エジプト治安当局の同高官は、エジプト政府当局者らは、イスラエルやハマス、米国、欧州諸国と「24時間態勢」でコミュニケーションを取り続け、停戦やラファ検問所経由の援助物資輸送、ガザ地区内に「安全地帯」を作ることなどの提案を行っていると述べた。同高官によると、イスラエル側からの反応はこれまでのところ無いという。報道機関への情報提供を許可されていないため、同高官は匿名を条件に語った。

イスラエル外務省は、停戦や人道支援関連でのエジプト側との接触は無いが、そうした接触は治安当局者間で頻繁に行われ得ると語った。

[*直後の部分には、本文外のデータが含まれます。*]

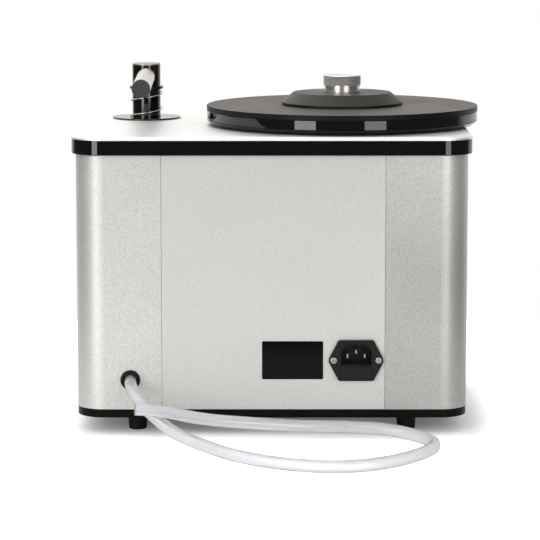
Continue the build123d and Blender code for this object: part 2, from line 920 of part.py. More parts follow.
def strap_screws():
    length = strap_t + strap_screw_bite
    screw = Rot(180, 0, 0) * pan_screw(strap_screw_head_r, strap_screw_head_h, strap_screw_r, length)
    seat = base_top + strap_t
    return combined(Pos(x, tank_front_y + strap_y, seat) * screw for x in strap_screw_places())


def suction_coupling():
    low = tank_top + tank_spigot_h - coupling_overlap
    high = guide_spigot_z + coupling_overlap
    return pipe(spigot_r + coupling_wall, spigot_r, high - low, pillar_x, pillar_y, low)


def vacuum_hose():
    start_z = tank_top + tank_spigot_h - hose_overlap
    end_z = intake_top - hose_overlap
    top_z = tank_top + vacuum_hose_rise
    points = [(vacuum_x(), turbine_y, start_z), (vacuum_x(), turbine_y, top_z),
              (turbine_x, turbine_y, top_z), (turbine_x, turbine_y, end_z)]
    path = FilletPolyline(*points, radius=vacuum_hose_bend_r)
    outer = sweep(Plane(path @ 0, z_dir=path % 0) * Circle(intake_r + hose_wall), path=path)
    bore = sweep(Plane(path @ 0, z_dir=path % 0) * Circle(vacuum_spigot_r), path=path)
    hose = outer - bore
    return hose - rod(intake_r, hose_overlap, turbine_x, turbine_y, end_z)


def drain_spigot():
    start = tank_rear_y - tank_wall
    tube = rod_y(drain_spigot_r, hose_start_y - start, drain_x, start, drain_z)
    tube += rod_y(drain_collar_r, drain_collar_h, drain_x, tank_rear_y, drain_z)
    return tube - rod_y(drain_spigot_bore_r, hose_start_y - start, drain_x, start, drain_z)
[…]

エジプトはイスラエルと平和条約を締結し、安全保障面でも緊密な協力関係にあり、ハマスとも接触している。また、エジプトは、過去に、イスラエルとハマスの間の紛争において、停戦仲介を支援した。

欧州連合(EU)の首席外交官であるジョセフ・ボレル氏は、10月12日、ラファ検問所経由で国際援助を移送するというエジプトの提案を支持した。エジプトは、関係諸国や援助団体に対して、シナイ地域北部、ラファ検問所近傍のエルアリーシュ空港に援助物資を送付するよう呼びかけている。ヨルダンとトルコは既に援助物資を送付している。エジプト赤新月社を含むエジプト国内の援助団体も援助物資や寄付金を募り始めた。

ハマスの襲撃に対する報復として、イスラエルは、10月14日、ガザ地区の包囲を開始した。武装勢力ハマスは、イスラエル南部に侵入し数百人の民間人と兵士を虐殺しており、約150人を人質として拘束している。双方の死者数は、合計で3,000人以上に達している。